What a Defensible Framework Actually Looks Like

Why Most Organisations Can’t Prove Control and What it Takes to Change That
Most organisations believe they are compliant.
They have:
Risk assessments
Policies
Training records
On paper, everything looks right.
But when something goes wrong…
That’s not what gets tested.
Scrutiny is.
And under scrutiny, many organisations discover something uncomfortable: what they thought was “suitable and sufficient”…
doesn’t hold up.
This is where most organisations are exposed.
Not because they lack effort.
Not because they lack documentation.
But because they cannot demonstrate control in reality.
A competence framework may exist.
Training may be delivered.
Responsibilities may be assigned.
But when pressure is applied, decisions are inconsistent, ownership is unclear, justification is weak, and evidence doesn’t align with reality.
This is the gap between having competence and being able to prove it works.
The Moment that Matters
Imagine this:
You are asked to justify a safety decision.
Not in theory.
In reality.
Why was this risk assessed that way?
Who made that decision?
What evidence supports it?
How do you know it was effective?
And most importantly: Would it stand up under scrutiny?
This is where many organisations falter.
Not because they don’t care.
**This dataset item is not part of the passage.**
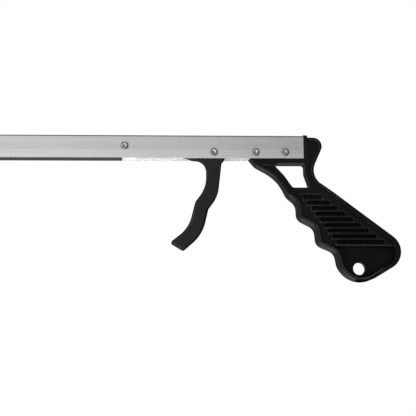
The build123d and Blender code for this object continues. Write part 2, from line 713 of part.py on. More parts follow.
# ------------------------------------------------------------------ assembly
HANDLE_RIVET_XS = {
    "handle_rivet_front": HANDLE_RIVET_FRONT_X,
    "handle_rivet_rear": HANDLE_RIVET_REAR_X,
}
RIVETS = {
    "trigger_pivot_rivet": (0.0, 0.0),
    "jaw_pivot_rivet": (JAW_PIVOT_X, JAW_PIVOT_Z),
    "stop_rivet": (STOP_RIVET_X, STOP_RIVET_Z),
}
RIVETS.update({name: (x, 0.0) for name, x in HANDLE_RIVET_XS.items()})
RIVETS.update({name: (x, FIXED_JAW_RIVET_Z) for name, x in FIXED_JAW_RIVET_XS.items()})
RIVET_PLACES = list(RIVETS.values())


def make_parts():
    """Every piece of the reacher by name."""
    parts = {
        "shaft_channel": make_channel(),
        "handle": make_handle(),
        "trigger": make_trigger(),
        "trigger_pivot_bush": bush(0, 0),
        "push_rod": make_push_rod(),
        "rod_clip_rear": rod_clip(ROD_TRAVEL / 2),
        "rod_clip_front": rod_clip(JAW_PIVOT_X + ROD_TRAVEL / 2),
        "rod_collar": make_collar(),
        "return_spring": make_spring(),
        "spring_stop": make_spring_stop(),
        "cover_strip": make_cover_strip(),
        "fixed_jaw": make_fixed_jaw(),
        "fixed_jaw_pad": grip_pad(FIXED_PAD_BACK_Z, FIXED_PAD_FACE_Z),
        "jaw_magnet": make_magnet(),
        "moving_jaw": opened(closed_moving_jaw()),
        "moving_jaw_pad": opened(grip_pad(MOVING_PAD_BACK_Z, MOVING_PAD_FACE_Z)),
        "jaw_pivot_bush": bush(JAW_PIVOT_X, JAW_PIVOT_Z),
    }
    for name, x in ROD_GUIDE_XS.items():
        parts[name] = guide_block(x - ROD_GUIDE_LENGTH / 2, x + ROD_GUIDE_LENGTH / 2)
    for name, place in RIVETS.items():
        parts[name] = rivet(*place)
    return parts


os.makedirs("parts", exist_ok=True)
for node, shape in make_parts().items():
    export_step(shape, f"parts/{node}.step")
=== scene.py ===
import json
from math import cos, pi, radians, sin

import bmesh
import bpy
from mathutils import Matrix, Vector


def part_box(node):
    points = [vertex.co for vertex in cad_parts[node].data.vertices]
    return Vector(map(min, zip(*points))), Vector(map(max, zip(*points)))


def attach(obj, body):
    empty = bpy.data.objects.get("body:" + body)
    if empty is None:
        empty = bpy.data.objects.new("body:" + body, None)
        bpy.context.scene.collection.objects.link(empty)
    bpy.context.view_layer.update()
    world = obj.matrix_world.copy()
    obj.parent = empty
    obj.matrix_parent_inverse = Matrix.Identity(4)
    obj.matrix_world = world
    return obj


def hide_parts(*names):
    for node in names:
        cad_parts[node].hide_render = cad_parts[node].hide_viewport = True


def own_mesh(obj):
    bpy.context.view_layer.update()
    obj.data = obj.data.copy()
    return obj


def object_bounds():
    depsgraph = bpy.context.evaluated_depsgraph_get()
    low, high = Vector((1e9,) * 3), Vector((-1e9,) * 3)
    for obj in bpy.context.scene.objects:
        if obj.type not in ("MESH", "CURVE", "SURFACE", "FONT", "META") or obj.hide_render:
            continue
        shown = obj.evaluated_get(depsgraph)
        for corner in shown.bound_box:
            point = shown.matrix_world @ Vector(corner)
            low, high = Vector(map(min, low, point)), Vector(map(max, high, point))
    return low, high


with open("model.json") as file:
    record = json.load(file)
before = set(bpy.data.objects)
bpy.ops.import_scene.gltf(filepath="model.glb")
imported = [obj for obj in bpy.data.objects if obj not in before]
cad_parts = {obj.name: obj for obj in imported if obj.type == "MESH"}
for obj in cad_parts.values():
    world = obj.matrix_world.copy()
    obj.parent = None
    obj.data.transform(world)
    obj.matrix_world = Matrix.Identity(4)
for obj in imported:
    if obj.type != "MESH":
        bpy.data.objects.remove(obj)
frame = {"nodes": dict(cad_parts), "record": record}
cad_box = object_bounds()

# A reacher grabber. X runs from the jaws to the handle, Z is up and Y is across the shaft, with the
# trigger's pivot at the origin. Lengths are in metres unless a comment says otherwise.
NODES = frame["nodes"]
MM = 0.001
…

But because their systems were never designed to be defensible.
What a Defensible Framework Actually Looks Like
A defensible competence framework goes beyond training.
It ensures your organisation can:
1. Evidence decision-making
Not just what was done, but why it was done.
2. Demonstrate real competence
Not qualifications alone but applied capability.
3. Show clear accountability
Who is responsible, and how that responsibility is exercised
4. Prove control of risk
Not assumptions but evidence that risk is understood and managed
This is the difference between documentation that exists and systems that perform under pressure.
Where Most Frameworks Break Down
In our experience, failure rarely sits in one place.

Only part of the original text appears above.